In this way, IMO will be contributing to achieving the United Nations' Sustainable Development Goals (SDGs) which are a broad response to the challenges facing the world today – increasing world population; climate change; threats to the environment; unsustainable exploitation of natural resources; threats to food security; societal threats posed by organized criminals and violent extremists; and instability leading to mixed migration.

Ultimately, more efficient shipping, working in partnership with a port sector supported by governments, will be a major driver towards global stability and sustainable development for the good of all people.

The theme for 2017 was launched by International Maritime Organization (IMO) Secretary-General Lim during a visit to Felixstowe, the busiest container port in the United Kingdom.
“Throughout the year, we will highlight the importance of ‘joined-up’ maritime development across all sectors, both from a policy and a practical perspective. The benefits of a free and efficient flow of goods and trade extend far beyond the ships and ports themselves,” Lim said.
“As a UN agency, IMO has a strong commitment to helping achieve the aims of the Sustainable Development Goals. Shipping and ports can play a significant role in helping to create conditions for increased employment, prosperity and stability through promoting maritime trade. The port and maritime sectors can be wealth creators, both on land and at sea,” Lim said.
IMO Secretary-General Lim (left) and Mr. Clemence Cheng, Chief Executive Officer of the Port of Felixstowe and Managing Director of Hutchison Ports Europe.

During a tour of the port led by Mr. Clemence Cheng, Chief Executive Officer of the Port of Felixstowe and Managing Director of Hutchison Ports Europe, Lim witnessed port operations at first hand, observing the clear link between ships and ports and the people that operate them. He also spoke to crew on board the container ship Munkebo Maersk about the significance of the World Maritime Day theme for seafarers as well as for the wider public, the people who depend on shipping for most of everything they need and want.

Lim noted that the theme for 2017 would enable IMO and the wider maritime community to shine a spotlight on the existing cooperation between ports and ships to maintain and enhance a safe, secure and efficient maritime transportation system. He encouraged IMO Member States and wider stakeholders in the maritime community to join in with activities and initiatives under the World Maritime Day theme for 2017: “Connecting ships, ports and people”.
Source: IMO
[Total: 0]



    More than anything else we need to fix the relationship between Port and Ship and talk to each other over the high fence that divides us.

    I know that the ports will say that they already do this but discussions with ship owner representative bodies do not deal with or even raise most of the subjects that concern those on board the ships.

    Once the ship is alongside, and the navigation phase is over, then most of our problems are in the relationship between those who work in the port and those who work in the ship and the perception each has of the other. The seamen see themselves as the customers, while the port sees the ships as the customers and the two observations are quite different. The seamen see the port as a place where they obviously work at loading and discharging the cargo, but also where they can hopefully obtain a little rest and recreation before heading back to Those who work in the port sees it as a factory complex, with very little, if any consideration for those on board, once again a considerable difference in opinion.

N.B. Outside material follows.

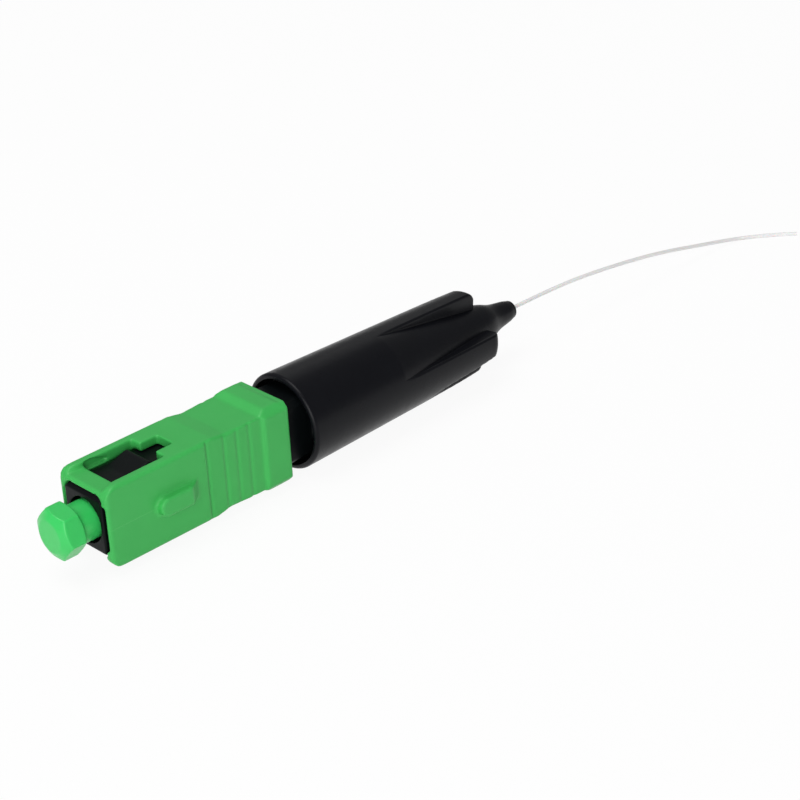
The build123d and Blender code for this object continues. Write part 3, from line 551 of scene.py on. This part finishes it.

    Fatigue is now a constant concern in the ports. We do have fatigue regulations on our ships but these cannot be observed as no port will offer a layby berth or is willing to allow ships to remain until those on board are properly rested. The rush to sail the ships as soon as they complete their cargo work is leading to accidents, which does not concern the port as the ship has left the berth, and anyway it is the Captains responsibility as he sailed the ship. No one discusses the pressure that has been applied to him to sail regardless.

    To many large ports the idea of crew going ashore is a nuisance that they will hinder as by using various safety or security regulations. How often do we see port labour buses in use but nothing provide for the seafarers.

    It would be interesting for ports to see for a moment their standing as graded by those on board ships. A port such as Rotterdam which prides itself on its efficiency would find itself with a zero rating from seamen who have been berthed alongside miles of sheds and dark empty roads at night with no transportation and the nearest café, shop or bar many miles away. One must wonder at the minds of those who designed such a complex without the slightest consideration for those on the ships on which they depend for their existence. To be fair, Rotterdam is not the only such port design. In such ports, without the help of the Padres of the various seafarers clubs and societies, which do such a superb job around the world, many seamen’s lives would be more depressing than they are increasingly becoming..

    On the other hand, a small port with the town nearby or even a distant river port with a few bars and shops and helpfulness instead of hindrance from officials, could well receive a five star rating. Perhaps we should persuade the publishers of port guide books to start such a star rating program!

    Of necessity, the ship and port have to relate to each other and the needs of each somehow be achieved. Owing to the situation of the individual ship staying for a comparative short time in a large port, the onus for the acceptance of the ship as a factory and a home lies with the port. In the end the port is also responsible for the conduct of the berths within its area., a fact that would seem to be a surprise to many port managements.

    With regard to the state officials who work in the port dealing with the ships and those on them, the situation is more complex. The attitude up to now in almost all ports is to stand aside and wait until their business is over, saying that what they do is of no concern of the port management. But if abuse by these officials occurs in a number of ports on such a regular basis, and we all know it does, and that abuse now is affecting not just the relationship between the port and the ships, but the very reputation of the ports, surely the ports either individually or collectively have a duty to speak out. And yet, in not one conference dealing with port issues, has this and the accompanying almost universal port corruption ever been raised. Let us see if this matter is to be raised by those leading this initiative.

    Yet in the end, ships do not need ports for their survival, yet the ports need ships for theirs. Not wishing to offend the purists, the ship is merely a metal box, it is the officers and crew who make the ship, operate it and bring it to the port. Somewhere, within the senior port management authority, serious thought must be given to the position of the ships crews within their structure and that these are given the same consideration as their own employees, and treated more as guests of the port rather than an irritation.

    This can only be to the benefit of all of us concerned with the maritime industry.